À voir ces Contes Italiens, difficile d’élucider ce qui a poussé les Taviani à porter à l’écran le Décaméron.

Dans la Toscane de 1348, dix jeunes gens fuient la peste qui sévit à Florence et s’en vont sur les hauteurs de la ville. Pendant dix jours, ils font passer le temps en se racontant tour à tour des histoires, tantôt tragiques, tantôt comiques. Le caractère volontiers paillard de ce classique avait déjà séduit Pasolini, ainsi que quatre cinéastes italiens auteurs du film à sketch Boccace 70.

Dans leur version, les Taviani en passent par une mise en contexte qui déjà pose problème. Les précédentes adaptations faisaient l’économie du récit-cadre pour entrer directement dans la matière des contes. Les frères toscans recourent quant-à eux à une longue séquence introductive peignant Florence en proie à la peste. Volontiers pompière dans sa manière de s’attarder avec force détail sur les bubons, pas aidée par une musique tonitruante assénée à la truelle, la mise en scène laisse augurer du pire. Et ça ne s’arrange guère quand le récit de contes commence enfin. Les Taviani en font des tonnes et surtout irritent par leur manque de confiance en la capacité des images à raconter. Trop souvent la bande-son vient répéter ce que l’image exprime très bien toute seule. Quand un amoureux se penche sur une morte revenue à la vie, le plan de l’oreille contre le cœur suffit à faire entendre le bruit du battement, et pourtant un bruitage vient répéter ce qui se comprend déjà par le cadrage seul.
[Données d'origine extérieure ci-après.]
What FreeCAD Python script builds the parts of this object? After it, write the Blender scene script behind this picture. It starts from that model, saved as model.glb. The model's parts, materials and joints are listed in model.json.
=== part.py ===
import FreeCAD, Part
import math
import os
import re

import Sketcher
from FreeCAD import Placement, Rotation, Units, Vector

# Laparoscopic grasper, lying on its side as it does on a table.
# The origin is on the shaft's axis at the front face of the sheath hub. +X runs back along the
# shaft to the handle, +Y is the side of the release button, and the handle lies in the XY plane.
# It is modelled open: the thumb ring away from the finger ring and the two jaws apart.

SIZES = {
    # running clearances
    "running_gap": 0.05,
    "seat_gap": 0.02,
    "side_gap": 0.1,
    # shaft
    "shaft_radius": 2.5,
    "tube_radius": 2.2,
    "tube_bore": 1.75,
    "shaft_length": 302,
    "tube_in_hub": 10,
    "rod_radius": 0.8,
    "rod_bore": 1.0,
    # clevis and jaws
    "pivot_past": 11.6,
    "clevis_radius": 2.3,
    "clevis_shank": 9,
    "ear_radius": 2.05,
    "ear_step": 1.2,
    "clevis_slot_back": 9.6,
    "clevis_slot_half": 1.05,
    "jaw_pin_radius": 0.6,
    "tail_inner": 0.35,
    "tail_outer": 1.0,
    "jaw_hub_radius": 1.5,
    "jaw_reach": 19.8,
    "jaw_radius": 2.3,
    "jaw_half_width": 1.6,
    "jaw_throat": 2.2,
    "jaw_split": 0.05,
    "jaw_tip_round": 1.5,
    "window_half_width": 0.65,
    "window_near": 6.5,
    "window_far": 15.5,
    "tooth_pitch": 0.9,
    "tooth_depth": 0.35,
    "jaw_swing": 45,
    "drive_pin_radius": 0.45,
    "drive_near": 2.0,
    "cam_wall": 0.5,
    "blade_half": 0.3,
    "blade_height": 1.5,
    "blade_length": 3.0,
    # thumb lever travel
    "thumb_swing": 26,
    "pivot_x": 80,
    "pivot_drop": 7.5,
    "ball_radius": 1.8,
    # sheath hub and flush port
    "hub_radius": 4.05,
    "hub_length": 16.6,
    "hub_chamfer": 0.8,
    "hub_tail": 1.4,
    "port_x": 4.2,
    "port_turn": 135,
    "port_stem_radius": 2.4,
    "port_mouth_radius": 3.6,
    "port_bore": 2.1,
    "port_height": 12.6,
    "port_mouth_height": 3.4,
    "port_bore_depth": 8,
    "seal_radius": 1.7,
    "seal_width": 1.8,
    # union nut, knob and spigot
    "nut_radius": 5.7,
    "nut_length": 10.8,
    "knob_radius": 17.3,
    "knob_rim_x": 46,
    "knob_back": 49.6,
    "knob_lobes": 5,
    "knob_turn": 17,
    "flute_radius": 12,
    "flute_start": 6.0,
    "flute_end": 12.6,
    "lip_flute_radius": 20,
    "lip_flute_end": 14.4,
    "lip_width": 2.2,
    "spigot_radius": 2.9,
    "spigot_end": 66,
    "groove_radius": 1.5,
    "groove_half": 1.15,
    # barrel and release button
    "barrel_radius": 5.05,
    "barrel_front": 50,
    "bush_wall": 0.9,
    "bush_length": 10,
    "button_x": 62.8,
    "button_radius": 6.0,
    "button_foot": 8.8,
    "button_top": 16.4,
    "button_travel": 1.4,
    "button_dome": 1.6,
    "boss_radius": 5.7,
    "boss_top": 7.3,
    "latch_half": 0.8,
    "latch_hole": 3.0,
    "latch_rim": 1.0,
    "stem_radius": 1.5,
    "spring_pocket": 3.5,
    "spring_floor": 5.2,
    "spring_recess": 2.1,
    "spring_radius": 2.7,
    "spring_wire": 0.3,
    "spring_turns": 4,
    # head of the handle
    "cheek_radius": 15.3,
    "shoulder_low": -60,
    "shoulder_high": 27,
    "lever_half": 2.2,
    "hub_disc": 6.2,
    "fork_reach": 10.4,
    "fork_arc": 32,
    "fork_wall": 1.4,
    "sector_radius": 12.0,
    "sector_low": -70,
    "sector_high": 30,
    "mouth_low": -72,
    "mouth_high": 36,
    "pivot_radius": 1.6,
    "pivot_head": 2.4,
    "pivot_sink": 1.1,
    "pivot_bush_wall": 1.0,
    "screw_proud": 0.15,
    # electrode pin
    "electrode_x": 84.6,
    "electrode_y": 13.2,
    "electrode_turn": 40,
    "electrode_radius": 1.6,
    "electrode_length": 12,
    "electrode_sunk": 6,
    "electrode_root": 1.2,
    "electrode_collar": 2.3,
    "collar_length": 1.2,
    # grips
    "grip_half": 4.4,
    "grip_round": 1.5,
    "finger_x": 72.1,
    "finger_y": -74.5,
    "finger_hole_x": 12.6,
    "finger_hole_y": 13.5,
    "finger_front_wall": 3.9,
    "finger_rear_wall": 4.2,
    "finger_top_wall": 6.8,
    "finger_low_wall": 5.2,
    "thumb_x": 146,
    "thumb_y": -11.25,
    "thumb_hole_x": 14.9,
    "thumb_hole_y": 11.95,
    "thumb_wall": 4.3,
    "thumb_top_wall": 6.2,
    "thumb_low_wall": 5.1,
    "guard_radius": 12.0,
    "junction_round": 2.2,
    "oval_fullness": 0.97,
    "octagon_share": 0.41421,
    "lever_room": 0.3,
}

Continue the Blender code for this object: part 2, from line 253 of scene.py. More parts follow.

Les réalisateurs parsèment cette mise en scène illustrative de plans-tableaux sur une Toscane de carte postale, où les acteurs dûment costumés adoptent des poses statufiées. Il faut dire que le casting, composé de jeunes gens aussi beaux que leur jeu est fade, n’aide en rien l’entreprise.

Un sentiment de gâchis l’emporte, car qui a ouvert le livre de Boccace sait combien ces nouvelles charment par leur légèreté, leur drôlerie. Cette nouvelle adaptation laisse nostalgique du film de Pasolini et de son inventivité plastique, refusant ne serait-ce que dans les choix de costumes l’asservissement à la petite reconstitution historique. Cette échappée solaire dans une Toscane médiévale informée par l’imagination du cinéaste recelait une poésie dont ne s’approche jamais la nouvelle version. Pasolini puisait dans l’œuvre de Boccace pour générer ses propres visions, alors que les Taviani ne livrent ici qu’une grossière illustration pour cours d’histoire de collège.